What can the Thinking and Working Politically community learn from peace and conflict mediation?

July 24, 2018

     By Duncan Green     

Alex Douglas from the Centre for Humanitarian Dialogue adds some useful insights for adaptive management/TWP from his vantage point in peace building

Wily aid practitioners have long understood the importance of adapting their programs to the political environment, and even use their activities to push politics in a progressive direction.  But this magic was spun secretly, hidden behind logframes and results frameworks.  Only recently has a range of programs been permitted to escape the dead hand of technocracy.

But there was one corner of the development and humanitarian world that never needed to shroud its political ambitions; those of us working on resolving violent conflicts.  Donors have always understood our work could never be disembodied from politics. This field included elements of the UN, regional organisations, and NGOs, such as the one I work for: the Centre for Humanitarian Dialogue.  With a new focus on development being enabled by a series of ‘deals’ between different actors, it seems timely to examine the strategies used to reach peace agreements and whether they contain broader lessons for TWP/DDD/Adaptive Management.

Look for Mutually Hurting Stalemates

Much of the thinking in the TWP community has rightly focused on identifying and exploiting critical junctures.  The mediation community has come to a different conclusion.  Rather than fleeting moments of opportunity, look for a ‘mutually hurting stalemate’ in which both parties gradually accept they can no longer win the conflict outright, but instead are trapped in a cycle of unacceptable losses. When trapped in such stalemates, the willingness to accept difficult concessions is unlikely to arrive in a flash of insight, but rather will probably accumulate gradually.

Thinks About Processes, Not Just Outcomes

The striking of deals or even the building of consensus requires an ongoing negotiation process that allows the parties to build trust and converge on a mutually acceptable outcome.  But perhaps more important, this negotiation processes allow leaders to reconcile themselves with the concessions they will need to make.
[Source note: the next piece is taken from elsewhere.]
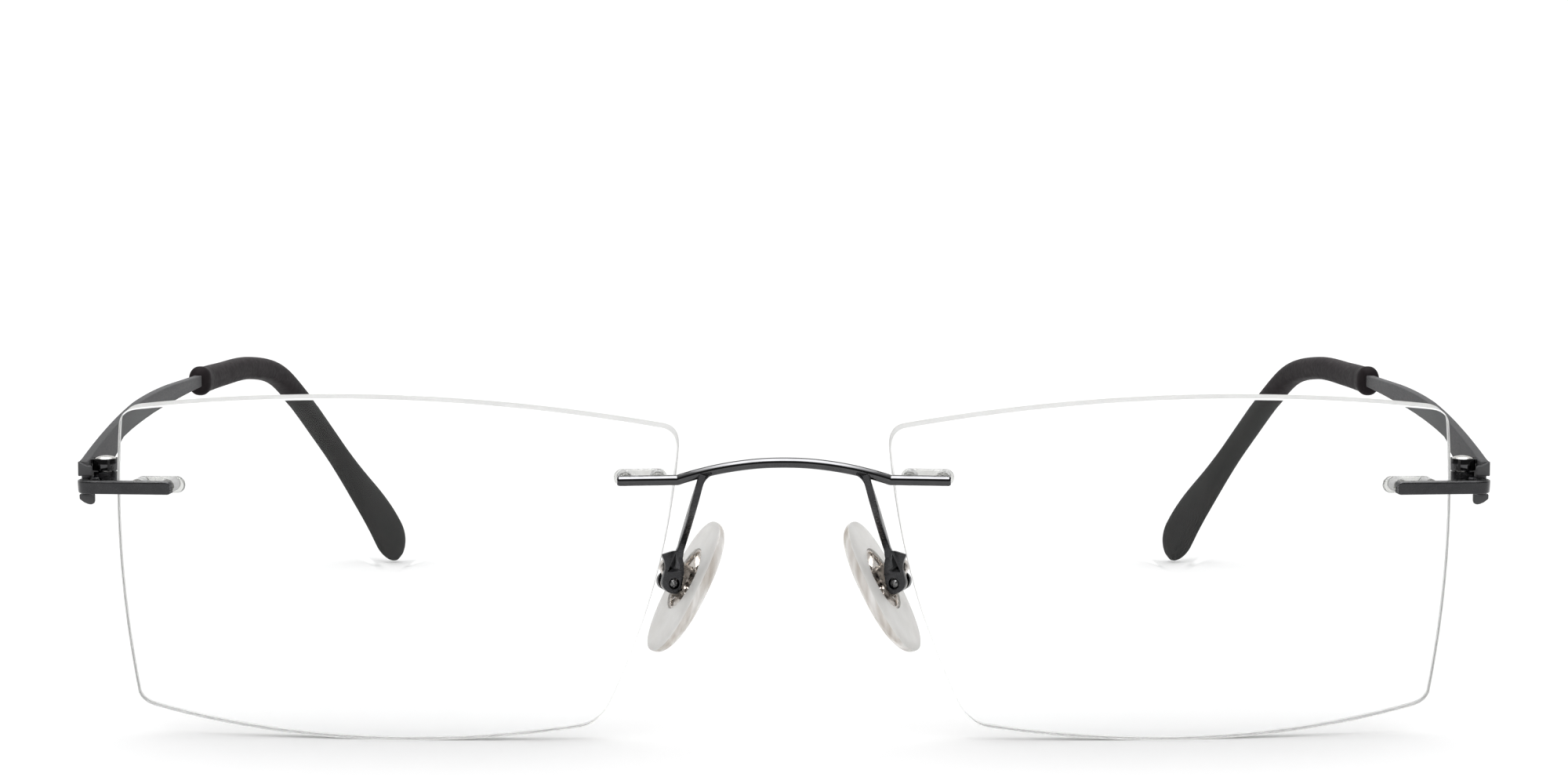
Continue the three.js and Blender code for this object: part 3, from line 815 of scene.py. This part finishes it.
def bridge_form():
    line = bridge_line()
    length = sum((b - a).length for a, b in zip(line, line[1:]))
    end = 0.22 / length

    def section(s):
        near = min(s, 1 - s)
        shrink = 1.0 if near >= end else math.sqrt(1 - 0.45 * (1 - near / end) ** 2)
        size = 2 * BRIDGE_RADIUS * shrink
        return round_section(size, size, 2, 28)

    wire = sweep(line, section, UP)
    pins = []
    for place in (LENS @ NASAL, MIRROR @ LENS @ NASAL):
        pins += [moved(pin, place) for pin in pin_forms(FACE_GAP + BRIDGE_RADIUS)]
    return merged(wire, *pins)


# ---- pad arm, nose pad and screw ----


def pad_arm_line():
    """From the bridge's middle down, back in an S, to the pad box."""
    fall = ARM_FOOT - ARM_TOP
    line = [ARM_ROOT, ARM_ROOT.lerp(ARM_TOP, 0.5)]
    for i in range(33):
        t = i / 32
        down = 1.2 * t * (1 - t) ** 2 + 1.8 * t ** 2 * (1 - t) + t ** 3
        back = 3 * t ** 2 - 2 * t ** 3
        line.append(ARM_TOP + Vector((fall.x * down, fall.y * back, fall.z * down)))
    return even(line, 90)


def pad_arm_bar():
    """The bar, a little wider at its foot, and its fillet under the bridge on the nose side."""
    def section(s):
        foot = 1 + 0.35 * smoothstep(s, 0.93, 1.0)
        return [(a, b * foot) for a, b in round_section(ARM_DEPTH, ARM_WIDTH, 5, 28)]

    bar = sweep(pad_arm_line(), section, Vector((1, 0, 0)))
    fillet = path(
        (-7.75, 26.1),
        ((-8.0, 24.9),),
        ((-7.6, 24.75),),
        ((-7.42, 25.55), (-6.7, 25.93), 10),
        ((-6.8, 26.2),),
    )
    turn = stood_up(ARM_ROOT.y + FILLET_BACK + FILLET_DEPTH / 2)
    return merged(bar, bevelled(moved(prism(fillet, 0, FILLET_DEPTH), turn), 0.05, 2))


def pad_box_outline():
    return path(
        (-1.22, 0.3),
        ((-1.28, -0.35), (-0.72, -0.73), 8),
        ((-0.3, -1.0), (0.16, -1.0), 8),
        ((0.62, -1.0), (0.8, -0.3), 8),
        ((0.96, 1.0),),
        ((0.89, 1.95),),
        ((0.52, 3.2),),
        ((-0.3, 3.15),),
        ((-1.48, 2.8),),
        ((-1.02, 2.2), (-1.02, 1.35), 8),
    )


def pocket_form():
    """A three-sided hollow in the front of the box, above the screw."""
    face = BOX_HALF_DEPTH + 0.02
    floor = BOX_HALF_DEPTH - 0.42
    bm = bmesh.new()
    rim = [bm.verts.new((x, y, face)) for x, y in ((-0.82, 1.1), (0.7, 1.16), (0.0, 2.98))]
    ridge = [bm.verts.new((x, y, floor)) for x, y in ((-0.06, 1.5), (0.04, 2.2))]
    bm.faces.new(rim)
    bm.faces.new((rim[0], rim[1], ridge[0]))
    bm.faces.new((rim[1], rim[2], ridge[1], ridge[0]))
    bm.faces.new((rim[2], rim[0], ridge[0], ridge[1]))
    bmesh.ops.recalc_face_normals(bm, faces=bm.faces)
    return paint_faces(bm, 1, lambda face: True)


def pad_box_body():
    """The box's front plate is full size; behind it the outer side and the top draw in."""
    front = pad_box_outline()
    rings = []
    for z, share in ((BOX_HALF_DEPTH, 0), (BOX_SLOT_HALF, 0.1), (-BOX_HALF_DEPTH, 1)):
        ring = []
        for x, y in front:
            side = lerp(BOX_DRAW_LOW, BOX_DRAW_HIGH, smoothstep(y, 0.2, 1.4))
            inward = side * smoothstep(-x, -0.6, 0.6)
            down = BOX_DRAW_TOP * smoothstep(y, 1.6, 2.8)
            ring.append((x + inward * share, y - down * share, z))
        rings.append(ring)
    bm = bmesh.new()
    rings = [[bm.verts.new(point) for point in ring] for ring in rings]
    for a, b in zip(rings, rings[1:]):
        for k in range(len(a)):
            n = (k + 1) % len(a)
            bm.faces.new((a[k], a[n], b[n], b[k]))
    bm.faces.new(rings[0])
    bm.faces.new(rings[-1])
    bmesh.ops.recalc_face_normals(bm, faces=bm.faces)
    return bm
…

It is common for peace agreements to contain provisions which would have been unthinkable to parties at the beginning of negotiations.  But they are eventually accepted because leaders have progressively invested more and more of their own political credibility in the process.  For development practitioners this means reaching out to their adversaries early, then thinking carefully about what type of negotiation process and architecture could be used to resolve the dispute. If a campaign’s goal is to secure living wages for plantation workers, it could start by convening agricultural corporations and workers on mutually beneficial issues such as productivity-enhancing technology. These types of confidence building measures can build relationships and shape attitudes enabling future deals on more contentious issues.

Engage the Potential Spoilers

Conflict polarises societies and often results in groups behaving reprehensively.  Many times peace processes have excluded these groups for having unrealistic goals or simply being morally offensive.  Their exclusion has often haunted peace negotiations, as these ‘spoilers’ seek to derail the process with violence.
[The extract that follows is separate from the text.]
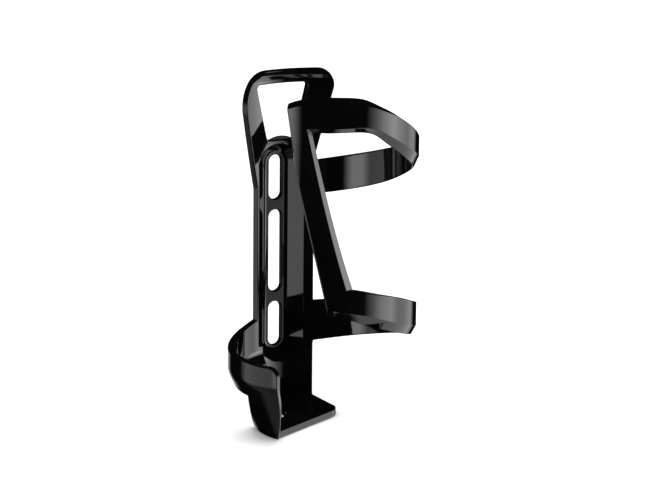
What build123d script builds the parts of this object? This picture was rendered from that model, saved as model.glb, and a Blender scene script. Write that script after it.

For this reason when working on policy change the exclusion of regressive constituencies from negotiation processes should only be done as a last resort.  While there may be actors that are implacably opposed to a reform, they are often impossible to identify without engaging them. Sometimes convincing a potential enemy of reform to only oppose a reform half-heartedly is a valuable contribution. In the words of Lyndon Johnson, it is better to have potential spoilers ‘inside the tent pissing out, rather than outside the tent pissing in’
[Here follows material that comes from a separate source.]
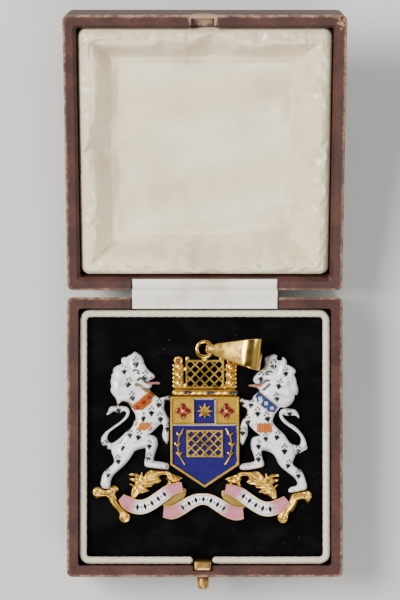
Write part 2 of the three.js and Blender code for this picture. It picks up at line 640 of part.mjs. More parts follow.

The Challenges of a Fragmenting Opposition

Conflicts are settled because groups mutually agree to behave differently in the future (share power, withdraw military forces, disarm etc).  But they will only uphold their end of the bargain if they believe that their opposition is both willing and capable of upholding its own commitments. When groups fragment into smaller constituents it prevents leaders making credible commitments.  This fragmentation is common among armed groups and requires peace mediators to build cohesive umbrella bodies that can genuinely speak on behalf of multiple constituencies.

While there may be times when it is expedient to fracture your opposition, there will be others where fragmentation makes it impossible to reach a successful deal . For development practitioners, this underlines the important (but awkward) task of promoting the cohesion of groups that oppose reform.

Conclusion: All of this may seem extremely transactional, with an undue focus on reaching consensus rather than fighting for justice.  There may be times when progressive reform requires the total defeat of the opposition, but there are other circumstances where the most viable solution is to facilitate a deal between sections of powerful elites and sections of the citizenry.  And for that, we can look to the spotted history of peace and conflict mediation for ideas.